By LAMECH JOHNSON
Tribune Staff Reporter
THE Court of Appeal yesterday advised a woman in a $300,000 mortgage dispute to negotiate for more time to “put her house in order” before the bank’s eviction notice is enforced.
Maxine Roberts had hoped the court could reverse a judge’s ruling giving Scotia Bank Bahamas Ltd possession of her home due to her inability to make outstanding mortgage payments and accrued interest.
However, Justices Anita Allen, Abdulai Conteh and Neville Adderley appeared uneasy in telling her that she had no legal merits on which they could allow her appeal.
Ms Roberts had to speak for herself because her previous lawyer, Donald Saunders, withdrew his representation in November after giving advice on the chances of succeeding.
“I bought the house while I was in time-share,” Ms Roberts said, explaining that the bank had not accepted her proposals for paying the mortgage since she found employment again in that industry. She accepted that she owed the bank over $300,000.
Justice Conteh asked her if she realised “that every day this drags on, that is interest being added”. Ms Roberts said she was not in a position to pay, but she is working towards doing so.
“The bank’s position is that you’ve made the representation numerous times,” Justice Adderley said.
Adrian Hunt, lawyer for the bank in the appeal, informed the court that the bank had negotiated with Ms Roberts and had agreed to her proposals to pay the mortgage, but she would not follow through on her end.
“Is the bank in possession of the house?” Justice Allen asked.
“They took possession, but Ms Roberts went and changed the locks,” Mr Hunt told the court.
“You can’t do that if there is no proper order though?” Justice Allen suggested to the lawyer.
Mr Hunt then explained that Ms Roberts had been served with a writ on September 12, 2014, giving her until the end of the month to vacate the house. Notwithstanding this, Ms Roberts had been living in the house up to the proceedings, Mr Hunt added.
Justice Conteh told Ms Roberts that, unless her appeal had been heard and was successful, her action is contempt of court.
“Your best line is to enter into negotiations with them in a humane way,” Justice Conteh told her while Justice Adderley told her that she did not have a case.
“Do you have the money to pay the bank?” Justice Allen asked the appellant. Ms Roberts told the judge “not right now”, but she was working on it with her new job.
“Can you allow her some time to ready herself to vacate the property because I don’t know what she can offer the bank at this point,” Justice Allen asked Mr Hunt.

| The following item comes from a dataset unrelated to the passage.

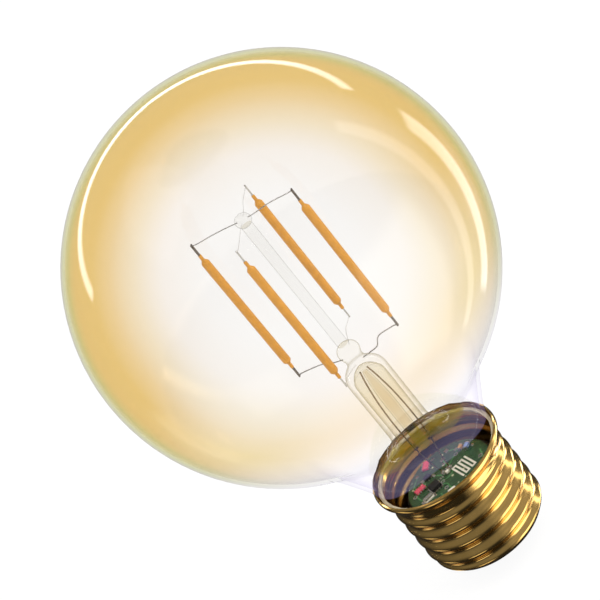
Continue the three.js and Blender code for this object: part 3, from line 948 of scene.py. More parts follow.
def filament_coat(number, radius):
    """A dipped coat with a narrow collar over the start of each pin. From each end inwards the
    radius is the collar's, then rises by a soft step to the coat's full radius over SHOULDER. A
    slow ripple of 1 part in 60 runs along the full part."""
    start, end = COAT_LOW_Z - COLLAR, COAT_HIGH_Z + COLLAR
    near = np.concatenate([[0, 0.12], np.linspace(0.3, COLLAR / MM + SHOULDER / MM, 22)]) * MM
    z = np.concatenate([start + near, np.linspace(start, end, 60)[8:-8], (end - near)[::-1]])
    inwards = np.minimum(z - start, end - z)
    rise = soft_step(inwards, COLLAR, COLLAR + SHOULDER) ** 0.8
    collar = COLLAR_R * np.clip(0.6 + inwards / (0.3 * MM), 0.6, 1)
    ripple = 1 - 0.016 * np.sin(z / MM * 1.9 + number) ** 2 * rise
    place = ring_place(FILAMENT_CIRCLE_R, filament_angle(number))
    path = np.stack([0 * z + place[0], 0 * z + place[1], z], 1)
    return tube(path, (collar + (radius - COLLAR_R) * rise) * ripple, 28)


def filament_pin(number, low_z, high_z):
    """A flat strip with rounded edges, its broad face square to the bulb's radius."""
    width, depth = PIN_SIZES[thick(number)]
    angle = filament_angle(number)
    strip = block(width, depth, high_z - low_z, 0.07 * MM)
    return moved(strip, ring_place(FILAMENT_CIRCLE_R, angle, low_z), angle + 90)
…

The lawyer said he would speak to the bank in that regard, but asked the court to dismiss Ms Roberts’ appeal. Ms Roberts said she would accept the court’s decision.
The justices dismissed the appeal, but asked counsel for the bank to give Ms Roberts time to make the necessary preparations before having to vacate the premises.
Mortgage relief was a core element of the Progressive Liberal Party’s 2012 election campaign, when it claimed the plan would help more than 1,000 struggling homeowners. But, in 2013, Prime Minister Perry Christie said the plan would only assist “four or five” people.
In December, Mr Christie said the government is still working to resurrect its failed programme, to which it had initially allocated $10m when it was launched in late 2012.
In recent talks with a major bank, Mr Christie said he told executives that he was deeply concerned that the programme went “kaput” after it was initially agreed by financial institutions. He said prominent businessman Franklyn Wilson was assisting with the formulation of a new plan.
Mr Christie himself, came under fire in March last year when he revealed that after learning about VAT co-ordinator Ishmael Lightbourne’s financial situation, he called the managing director of a local bank and asked her what he “as Prime Minister” could do “to stop (Mr Lightbourne) from being put out of his house today?”
Weeks afterwards, however, new locks were fitted on the property and the family were seen taking boxes away from the property – despite the Prime Minister’s intervention to try to prevent the bank from taking possession of his home.